* Supplied information

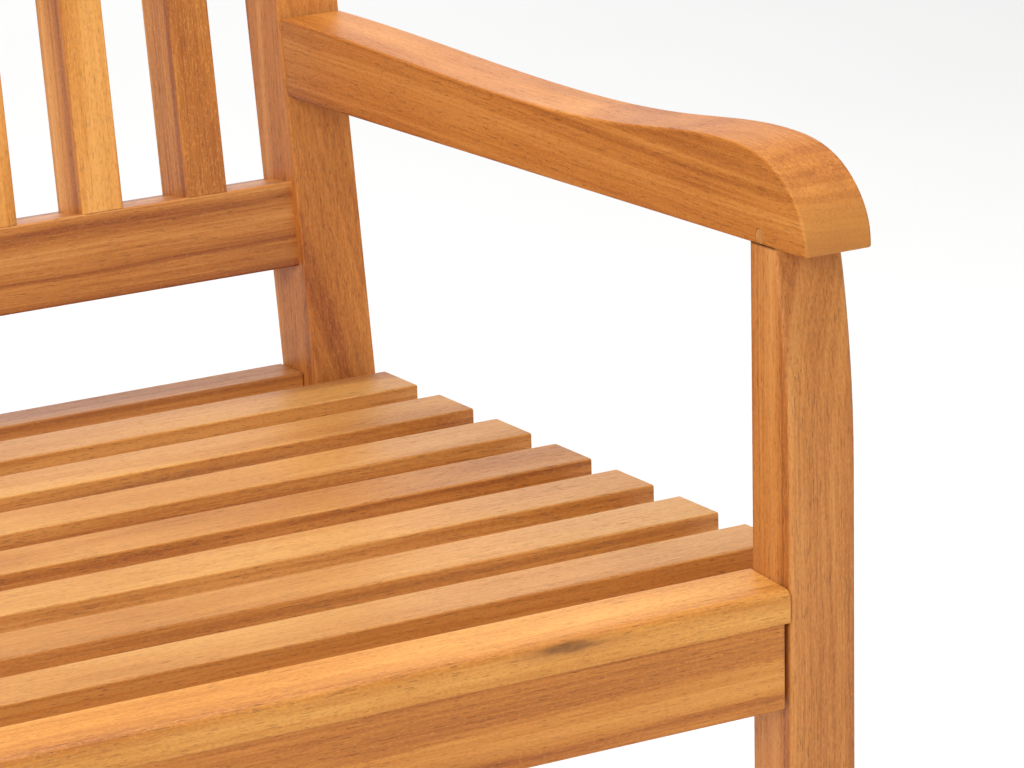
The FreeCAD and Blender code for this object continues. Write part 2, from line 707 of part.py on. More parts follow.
def centre_bearer():
    """The bearer under the middle of the slats, stub tenoned into both aprons.

    Its top is notched below the front slat. Its own origin is on its top, level
    with slat 7's front edge.
    """
    bearer = body("centre_bearer")
    notch = "(%s + (leg_depth + first_slat_gap) * tan(seat_fall_deg))" % NOSING_DROP
    notch_end = "(bearer_end_gap - first_slat_gap)"
    points = [(BEARER_START, "-bearer_height"), (BEARER_END, "-bearer_height"),
              (BEARER_END, "0"), (notch_end, "0"),
              (notch_end, "-" + notch), (BEARER_START, "-" + notch)]
    pad(bearer, outline(bearer, "Side", "YZ_Plane", points), "rail_thickness")
    tall = "(bearer_height - 2 * tenon_shoulder)"
    long = "(%s - %s + 2 * short_tenon_length)" % (BEARER_END, BEARER_START)
    middle = "((%s + %s) / 2)" % (BEARER_START, BEARER_END)
    stubs = rectangle(bearer, "Stubs", "YZ_Plane", long, tall, middle, "-bearer_height / 2")
    pad(bearer, stubs, "tenon_thickness")
    slot = mortise("Bearer_mortise", "tenon_thickness", long, tall)
    sunk = "(slat_thickness + seat_joint_gap)"
    in_seat_frame(bearer, "0", "0", sunk)
    in_seat_frame(slot, "0", middle, "(%s + bearer_height / 2)" % sunk)
    nodes.append(carve("centre_bearer", bearer, [SEAT_SCREW_HOLES]))
    return slot


def seat_slat(number):
    """A seat slat across both seat rails; number 7 is the foremost of the seven."""
    slat = body("seat_slat_%d" % number)
    section = rectangle(slat, "Section", "YZ_Plane", "slat_width", "slat_thickness")
    pad(slat, section, "overall_width")
    ease(slat)
    along = "(%d * slat_pitch + slat_width / 2)" % (7 - number)
    in_seat_frame(slat, "0", along, "(slat_thickness / 2)")
    nodes.append(carve("seat_slat_%d" % number, slat, [SEAT_SCREW_HOLES]))


def front_seat_slat():
    """The slat between the front legs, its top tilted forwards to a rounded nosing.

    Its own origin is at the back edge of its top.
    """
    slat = body("front_seat_slat")
    low = "(-slat_thickness - %s)" % NOSING_DROP
    front = "(-%s)" % FRONT_SLAT_WIDTH
    reach = "(nosing_round * tan(45 - front_slat_tilt_deg / 2))"
    points = [(front, low), ("0", low), ("0", "0"),
              ("%s + %s * cos(front_slat_tilt_deg)" % (front, reach),
               "%s * sin(front_slat_tilt_deg) - %s" % (reach, NOSING_DROP)),
              (front, "-%s - %s" % (NOSING_DROP, reach))]
    section = outline(slat, "Section", "YZ_Plane", points, arcs={3: "nosing_round"})
    pad(slat, section, "2 * %s - 2 * seat_joint_gap" % INNER_X)
    ease(slat, keep_sharp=low)
    place(slat, "0", "%s + leg_depth" % FRONT_Y, "seat_height")
    nodes.append(carve("front_seat_slat", slat, [FRONT_SCREW_HOLES]))


def rear_seat_slat():
    """The narrow slat between the back posts, on the rear apron."""
    slat = body("rear_seat_slat")
    section = rectangle(slat, "Section", "YZ_Plane", "rear_slat_width", "slat_thickness")
    pad(slat, section, "2 * %s - 2 * seat_joint_gap" % INNER_X)
    ease(slat)
    in_seat_frame(slat, "0", REAR_SLAT_ALONG, "(slat_thickness / 2)")
    nodes.append(carve("rear_seat_slat", slat, [REAR_SCREW_HOLES]))


# ------------------------------------------------------------------ the bench
slat_slots = back_slat_slots()
rail_slots = [back_rail("back_bottom_rail", "back_rail_height", BACK_RAIL_Z, slat_slots),
              back_rail("back_top_rail", "top_rail_height", TOP_RAIL_Z, slat_slots)]
for number in range(1, int(size("back_slat_count")) + 1):
    back_slat(number)

for side_name, side in SIDES:
    seat_rail_slot = seat_rail(side_name, side)
    arm_slot = front_leg(side_name, side, seat_rail_slot)
    post_slot = arm(side_name, side, arm_slot)
    back_post(side_name, side, [seat_rail_slot, post_slot] + rail_slots)

bearer_slot = centre_bearer()
apron("front_apron", APRON_Y, APRON_Z, FRONT_SCREW_HOLES, joint_holes["front_nuts"],
      joint_holes["front"], bearer_slot)
apron("rear_apron", REAR_APRON_Y, REAR_APRON_Z, REAR_SCREW_HOLES, joint_holes["rear_nuts"],
      joint_holes["rear"], bearer_slot)
front_seat_slat()
for number in range(1, 8):
    seat_slat(number)
rear_seat_slat()

nodes.append(seat_screws("seat_slat_screws"))
nodes.append(apron_screws("front_slat_screws", *FRONT_SCREW_SPOT))
nodes.append(apron_screws("rear_slat_screws", *REAR_SCREW_SPOT))
for end, spot in (("front", (APRON_Y, APRON_Z)), ("rear", (REAR_APRON_Y, REAR_APRON_Z))):
    nodes.append(bolt_shape(end + "_apron_bolts", *spot))
    nodes.append(dowels(end + "_apron_dowels", *spot))
    nuts = barrel_nuts(end + "_blank_nuts", *spot)
    nodes.append(carve(end + "_barrel_nuts", nuts, [joint_holes[end][0]]))
nodes.append(group("arm_plugs", [arm_plug("Plug_" + side_name, side) for side_name, side in SIDES]))

# ------------------------------------------------------------------ checks and files
doc.recompute()
failed = [item.Label for item in doc.Objects if {"Invalid", "Error"} & set(item.State)]
bad = [node.Label for node in nodes if node.Shape.isNull() or not node.Shape.isValid()]
if failed or bad:
    raise RuntimeError("failed: %s, bad shapes: %s" % (failed, bad))
os.makedirs("parts", exist_ok=True)
for node in nodes:
    node.Shape.exportStep("parts/%s.step" % node.Label)
print("%d nodes written" % len(nodes))
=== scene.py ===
"""Looks for the slatted garden bench: oiled hardwood, plugs, dowels and steel fixings.

Metres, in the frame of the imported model: +X along the bench, +Y to the back, +Z up.
"""
import math

import bpy
from bpy.props import FloatProperty, FloatVectorProperty, IntProperty, PointerProperty
from mathutils import Matrix, Vector


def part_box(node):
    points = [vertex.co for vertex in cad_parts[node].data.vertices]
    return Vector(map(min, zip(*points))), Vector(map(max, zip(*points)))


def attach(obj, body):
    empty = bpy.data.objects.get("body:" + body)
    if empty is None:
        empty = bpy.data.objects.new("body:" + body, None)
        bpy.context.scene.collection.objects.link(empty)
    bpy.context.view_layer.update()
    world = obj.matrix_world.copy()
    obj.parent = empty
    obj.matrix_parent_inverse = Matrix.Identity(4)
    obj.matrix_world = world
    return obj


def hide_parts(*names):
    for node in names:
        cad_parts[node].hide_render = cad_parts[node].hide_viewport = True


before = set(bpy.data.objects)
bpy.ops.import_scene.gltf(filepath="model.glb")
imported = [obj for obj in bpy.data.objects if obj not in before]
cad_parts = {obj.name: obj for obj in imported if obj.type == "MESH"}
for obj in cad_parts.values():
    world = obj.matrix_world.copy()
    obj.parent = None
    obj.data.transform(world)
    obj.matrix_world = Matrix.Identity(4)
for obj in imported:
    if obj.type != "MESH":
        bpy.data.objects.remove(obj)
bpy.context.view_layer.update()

bl_info = {
    "name": "Garden Bench Looks",
    "version": (1, 0, 0),
    "blender": (4, 5, 0),
    "location": "View3D > Sidebar > Bench",
    "description": "Timber finishes, fixings and a studio for a slatted garden bench",
    "category": "Object",
}

# the model's slopes, in radians, and the height at which the arms rest on the front legs
BACK_LEAN = math.radians(8.6)
POST_LEAN = math.radians(4)
SEAT_FALL = math.radians(0.75)
ARM_FALL = math.radians(1.75)
ARM_UNDERSIDE = 0.6126

# how often the figure of the wood repeats in a metre: along the grain, then across it
SWAY, SWAY_DEPTH = (1.7, 9.0, 9.0), 0.020
RIPPLE, RIPPLE_DEPTH = (7.0, 34.0, 34.0), 0.0035
CLOUD = (3.2, 12.0, 12.0)
STREAK_LENGTH = (2.4, 40.0, 40.0)
SPOTS = (5.0, 22.0, 22.0)
FIBRE = (13.0, 640.0, 640.0)
PORES = (120.0, 1500.0, 1500.0)
FLECKS = (420.0, 900.0, 900.0)
GROWTH_BANDS = 62.0
GROWTH_RINGS = 390.0
STREAKS = 88.0
# painted shade: colour factor that draws board sides facing along Y darker and redder
PAINTED_SIDE_SHADE_TINT = (1.0, 0.80, 0.64)

# where the lights stand, how wide they are, and the spot they all shine on
LIT_SPOT = Vector((0.25, 0.0, 0.45))
KEY_PLACE, KEY_WIDTH = Vector((-2.4, -2.6, 2.6)), 2.2
OVERHEAD_PLACE, OVERHEAD_WIDTH = Vector((0.4, 0.1, 3.4)), 3.0
BACKDROP_PLACE, BACKDROP_WIDTH = Vector((1.9, 4.6, 2.1)), 4.0
FLOOR_REACH = 9.0

CREASE = math.radians(32)
DOWEL_FACETS = 48
DOWEL_FLUTES = 12
SCREW_FACETS = 16


# ------------------------------------------------------------------ sizes and colours
def colour_property(name, description, value):
    return FloatVectorProperty(name=name, description=description, default=value,
                               size=3, min=0, max=1, subtype="COLOR")


def length_property(name, description, value):
    return FloatProperty(name=name, description=description, default=value,
                         min=0, unit="LENGTH", subtype="DISTANCE")


class BenchTimber(bpy.types.PropertyGroup):
    """Colours and surface of the hardwood."""
    pale: colour_property("Pale wood", "Lightest growth bands", (0.62, 0.30, 0.090))
    honey: colour_property("Honey wood", "Most of the board", (0.50, 0.205, 0.048))
    tan: colour_property("Tan wood", "Darker growth bands", (0.37, 0.130, 0.029))
    russet: colour_property("Russet streak", "Reddish heartwood streaks", (0.24, 0.066, 0.019))
    pore: colour_property("Pores", "Open pores and fine dark lines", (0.13, 0.046, 0.016))
    end_grain: colour_property("End grain", "Board ends, which take up more oil",
                               (0.52, 0.215, 0.055))
    knot: colour_property("Knot", "Heart of a knot", (0.15, 0.055, 0.018))
    roughness: FloatProperty(name="Roughness", description="Roughness of the oiled surface",
                             default=0.46, min=0, max=1, subtype="FACTOR")
    relief: length_property("Grain relief", "Depth of the open grain", 0.00025)


class BenchFixings(bpy.types.PropertyGroup):
    """Sizes and colours of the plugs, dowels, bolts and screws."""
    steel: colour_property("Steel", "Plain stainless steel", (0.60, 0.59, 0.57))
    beech: colour_property("Dowel wood", "Raw beech", (0.66, 0.45, 0.27))
    facets: IntProperty(name="Facets", description="Sides of each turned shape",
                        default=36, min=12, max=96)
    bolt_pitch: length_property("Bolt thread pitch", "Rise of the bolt thread in a turn", 0.001)
    screw_pitch: length_property("Screw thread pitch", "Rise of the wood screw thread", 0.0018)
    hex_drive: length_property("Hex drive", "Width across the flats of the bolts' sockets", 0.005)
    cross_drive: length_property("Cross drive", "Width across the screws' cross recess", 0.0046)
    plug_chamfer: length_property("Plug chamfer", "Broken edge round each plug", 0.0004)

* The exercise
Extract exactly the leading lines of the data, stopping at and including the line with "into both aprons.".

* Expected answer
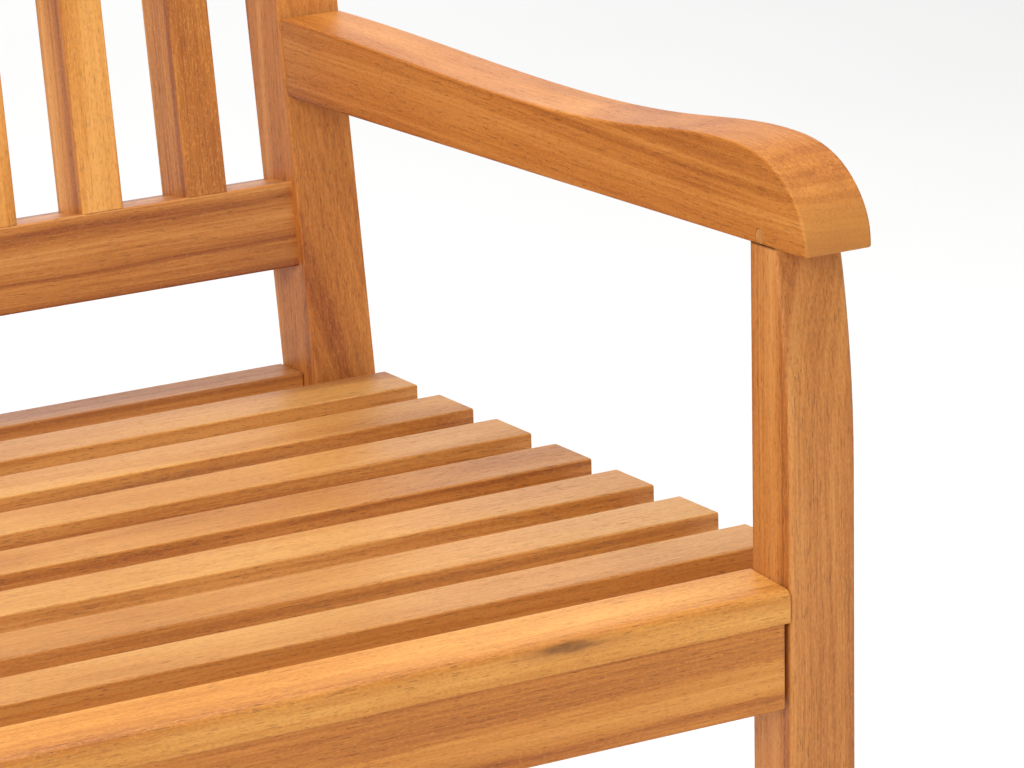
The FreeCAD and Blender code for this object continues. Write part 2, from line 707 of part.py on. More parts follow.
def centre_bearer():
    """The bearer under the middle of the slats, stub tenoned into both aprons.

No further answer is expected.